--- Start of Data shown ---

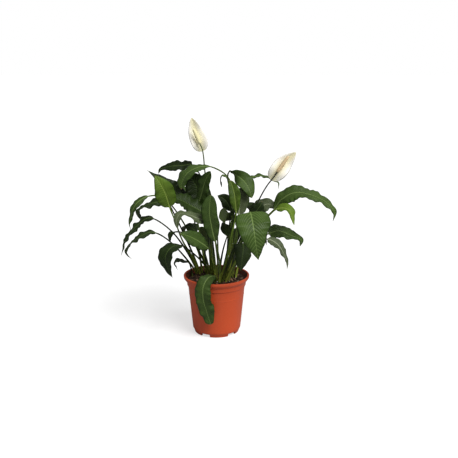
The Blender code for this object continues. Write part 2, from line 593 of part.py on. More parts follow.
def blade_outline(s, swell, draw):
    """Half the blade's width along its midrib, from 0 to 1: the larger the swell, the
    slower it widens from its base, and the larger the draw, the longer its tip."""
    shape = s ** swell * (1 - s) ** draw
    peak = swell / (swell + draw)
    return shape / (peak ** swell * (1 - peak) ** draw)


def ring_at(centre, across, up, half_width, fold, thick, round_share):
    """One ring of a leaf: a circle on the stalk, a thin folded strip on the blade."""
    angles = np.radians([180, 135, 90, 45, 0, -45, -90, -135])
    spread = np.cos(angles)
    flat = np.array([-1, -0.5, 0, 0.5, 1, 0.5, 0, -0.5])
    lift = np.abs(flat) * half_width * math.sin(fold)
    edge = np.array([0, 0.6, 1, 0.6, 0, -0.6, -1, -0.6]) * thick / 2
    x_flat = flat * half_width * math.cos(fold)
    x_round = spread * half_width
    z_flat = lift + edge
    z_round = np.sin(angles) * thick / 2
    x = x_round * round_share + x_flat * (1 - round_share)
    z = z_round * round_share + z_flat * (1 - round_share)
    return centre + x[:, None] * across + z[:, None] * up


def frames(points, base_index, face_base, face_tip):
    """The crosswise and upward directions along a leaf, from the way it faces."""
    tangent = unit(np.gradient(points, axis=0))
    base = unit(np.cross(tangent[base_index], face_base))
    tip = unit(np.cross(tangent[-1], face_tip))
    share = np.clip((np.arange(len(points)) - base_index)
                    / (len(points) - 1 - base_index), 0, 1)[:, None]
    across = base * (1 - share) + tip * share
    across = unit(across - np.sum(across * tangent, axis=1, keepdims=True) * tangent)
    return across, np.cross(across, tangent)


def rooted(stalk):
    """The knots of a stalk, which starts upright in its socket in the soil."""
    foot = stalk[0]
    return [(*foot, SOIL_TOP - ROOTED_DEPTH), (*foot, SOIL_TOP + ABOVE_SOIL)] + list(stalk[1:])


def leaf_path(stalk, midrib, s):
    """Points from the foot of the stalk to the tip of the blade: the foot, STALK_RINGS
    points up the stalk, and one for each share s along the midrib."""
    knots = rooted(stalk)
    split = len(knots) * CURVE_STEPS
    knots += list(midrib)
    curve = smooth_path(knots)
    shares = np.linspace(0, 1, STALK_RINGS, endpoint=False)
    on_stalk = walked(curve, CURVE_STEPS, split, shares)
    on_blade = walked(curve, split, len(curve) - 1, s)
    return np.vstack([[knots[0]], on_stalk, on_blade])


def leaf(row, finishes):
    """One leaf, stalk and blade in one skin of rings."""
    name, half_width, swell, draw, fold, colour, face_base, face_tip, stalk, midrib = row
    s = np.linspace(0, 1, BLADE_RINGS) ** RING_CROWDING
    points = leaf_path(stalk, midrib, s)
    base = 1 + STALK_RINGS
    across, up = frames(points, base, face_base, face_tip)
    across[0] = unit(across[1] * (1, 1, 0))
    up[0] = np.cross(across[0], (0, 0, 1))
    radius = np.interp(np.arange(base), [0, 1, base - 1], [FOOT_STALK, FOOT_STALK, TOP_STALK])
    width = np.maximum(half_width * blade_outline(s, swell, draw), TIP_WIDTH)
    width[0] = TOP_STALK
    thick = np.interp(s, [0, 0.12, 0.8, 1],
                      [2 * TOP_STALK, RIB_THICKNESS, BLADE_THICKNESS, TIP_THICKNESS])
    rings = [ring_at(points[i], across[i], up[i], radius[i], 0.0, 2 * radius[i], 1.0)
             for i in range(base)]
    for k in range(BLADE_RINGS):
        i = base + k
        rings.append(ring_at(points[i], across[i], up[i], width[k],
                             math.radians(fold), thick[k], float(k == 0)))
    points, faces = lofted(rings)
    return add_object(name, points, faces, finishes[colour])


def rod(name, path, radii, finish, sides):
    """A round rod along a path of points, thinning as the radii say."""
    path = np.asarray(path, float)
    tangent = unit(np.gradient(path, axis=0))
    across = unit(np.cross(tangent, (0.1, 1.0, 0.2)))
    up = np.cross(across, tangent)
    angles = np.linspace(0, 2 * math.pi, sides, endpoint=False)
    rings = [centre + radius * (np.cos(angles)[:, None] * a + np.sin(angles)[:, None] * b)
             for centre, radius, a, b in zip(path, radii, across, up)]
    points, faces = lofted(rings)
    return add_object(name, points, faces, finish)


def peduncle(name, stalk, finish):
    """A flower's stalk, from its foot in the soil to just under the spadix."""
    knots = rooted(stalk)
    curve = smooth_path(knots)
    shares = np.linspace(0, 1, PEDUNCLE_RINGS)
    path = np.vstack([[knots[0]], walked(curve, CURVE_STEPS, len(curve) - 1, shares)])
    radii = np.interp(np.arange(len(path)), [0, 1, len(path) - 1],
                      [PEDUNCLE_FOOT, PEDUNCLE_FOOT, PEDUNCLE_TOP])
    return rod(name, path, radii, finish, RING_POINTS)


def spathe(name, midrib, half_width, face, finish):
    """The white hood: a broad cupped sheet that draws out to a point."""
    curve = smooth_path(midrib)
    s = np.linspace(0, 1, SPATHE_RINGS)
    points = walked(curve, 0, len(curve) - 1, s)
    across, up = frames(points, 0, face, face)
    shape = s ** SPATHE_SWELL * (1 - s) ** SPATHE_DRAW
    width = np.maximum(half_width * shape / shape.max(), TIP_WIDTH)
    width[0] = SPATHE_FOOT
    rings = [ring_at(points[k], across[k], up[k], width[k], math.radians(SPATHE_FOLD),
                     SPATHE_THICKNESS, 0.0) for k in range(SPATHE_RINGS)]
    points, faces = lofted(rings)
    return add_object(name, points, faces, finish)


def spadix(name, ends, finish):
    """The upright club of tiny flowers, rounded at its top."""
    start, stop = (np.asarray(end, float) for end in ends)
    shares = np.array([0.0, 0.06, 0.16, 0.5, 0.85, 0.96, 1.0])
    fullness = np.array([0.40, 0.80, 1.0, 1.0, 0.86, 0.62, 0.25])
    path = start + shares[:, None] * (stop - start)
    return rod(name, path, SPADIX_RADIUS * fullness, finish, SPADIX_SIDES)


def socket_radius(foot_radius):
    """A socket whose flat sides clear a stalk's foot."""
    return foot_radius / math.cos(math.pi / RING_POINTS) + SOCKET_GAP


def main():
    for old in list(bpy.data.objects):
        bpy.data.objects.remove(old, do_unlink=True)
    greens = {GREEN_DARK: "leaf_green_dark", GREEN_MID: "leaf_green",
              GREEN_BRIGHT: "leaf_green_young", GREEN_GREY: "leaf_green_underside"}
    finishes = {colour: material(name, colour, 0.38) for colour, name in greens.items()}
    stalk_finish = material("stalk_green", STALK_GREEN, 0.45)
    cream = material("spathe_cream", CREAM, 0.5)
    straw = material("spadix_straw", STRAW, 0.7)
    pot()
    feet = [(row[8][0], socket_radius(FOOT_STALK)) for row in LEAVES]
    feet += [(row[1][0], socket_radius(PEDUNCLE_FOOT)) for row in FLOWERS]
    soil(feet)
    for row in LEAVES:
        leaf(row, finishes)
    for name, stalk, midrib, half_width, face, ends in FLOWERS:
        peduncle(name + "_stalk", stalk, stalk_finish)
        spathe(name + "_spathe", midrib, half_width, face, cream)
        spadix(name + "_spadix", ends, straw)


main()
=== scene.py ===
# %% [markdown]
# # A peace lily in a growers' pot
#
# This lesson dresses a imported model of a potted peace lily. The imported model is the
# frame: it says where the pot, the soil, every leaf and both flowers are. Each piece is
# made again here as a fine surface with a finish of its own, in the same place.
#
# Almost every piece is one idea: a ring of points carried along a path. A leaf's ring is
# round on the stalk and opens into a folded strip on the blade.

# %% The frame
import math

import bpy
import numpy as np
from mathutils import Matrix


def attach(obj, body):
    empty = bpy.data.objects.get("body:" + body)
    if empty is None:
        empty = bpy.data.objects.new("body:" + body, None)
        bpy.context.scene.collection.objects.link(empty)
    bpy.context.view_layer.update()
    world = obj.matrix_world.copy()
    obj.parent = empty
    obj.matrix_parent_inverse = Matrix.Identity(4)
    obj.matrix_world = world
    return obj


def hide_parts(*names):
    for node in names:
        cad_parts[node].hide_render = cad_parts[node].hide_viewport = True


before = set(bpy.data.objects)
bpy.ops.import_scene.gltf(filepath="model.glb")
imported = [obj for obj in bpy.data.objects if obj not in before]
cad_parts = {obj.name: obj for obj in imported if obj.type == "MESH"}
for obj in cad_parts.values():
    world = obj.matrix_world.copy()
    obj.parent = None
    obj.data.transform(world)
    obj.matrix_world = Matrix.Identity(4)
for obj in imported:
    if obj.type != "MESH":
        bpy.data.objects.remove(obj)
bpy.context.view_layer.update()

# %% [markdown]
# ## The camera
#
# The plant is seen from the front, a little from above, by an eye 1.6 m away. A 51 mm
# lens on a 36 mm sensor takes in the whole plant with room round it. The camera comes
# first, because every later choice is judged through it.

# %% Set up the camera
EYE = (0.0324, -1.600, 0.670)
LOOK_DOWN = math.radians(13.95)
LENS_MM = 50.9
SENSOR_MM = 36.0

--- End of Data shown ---

[Written request] In the listing above, find the line with "half_width, face, cream)" and the line with "if empty is", then print exactly those lines and every line between them.

[Written solution]
        spathe(name + "_spathe", midrib, half_width, face, cream)
        spadix(name + "_spadix", ends, straw)


main()
=== scene.py ===
# %% [markdown]
# # A peace lily in a growers' pot
#
# This lesson dresses a imported model of a potted peace lily. The imported model is the
# frame: it says where the pot, the soil, every leaf and both flowers are. Each piece is
# made again here as a fine surface with a finish of its own, in the same place.
#
# Almost every piece is one idea: a ring of points carried along a path. A leaf's ring is
# round on the stalk and opens into a folded strip on the blade.

# %% The frame
import math

import bpy
import numpy as np
from mathutils import Matrix


def attach(obj, body):
    empty = bpy.data.objects.get("body:" + body)
    if empty is None:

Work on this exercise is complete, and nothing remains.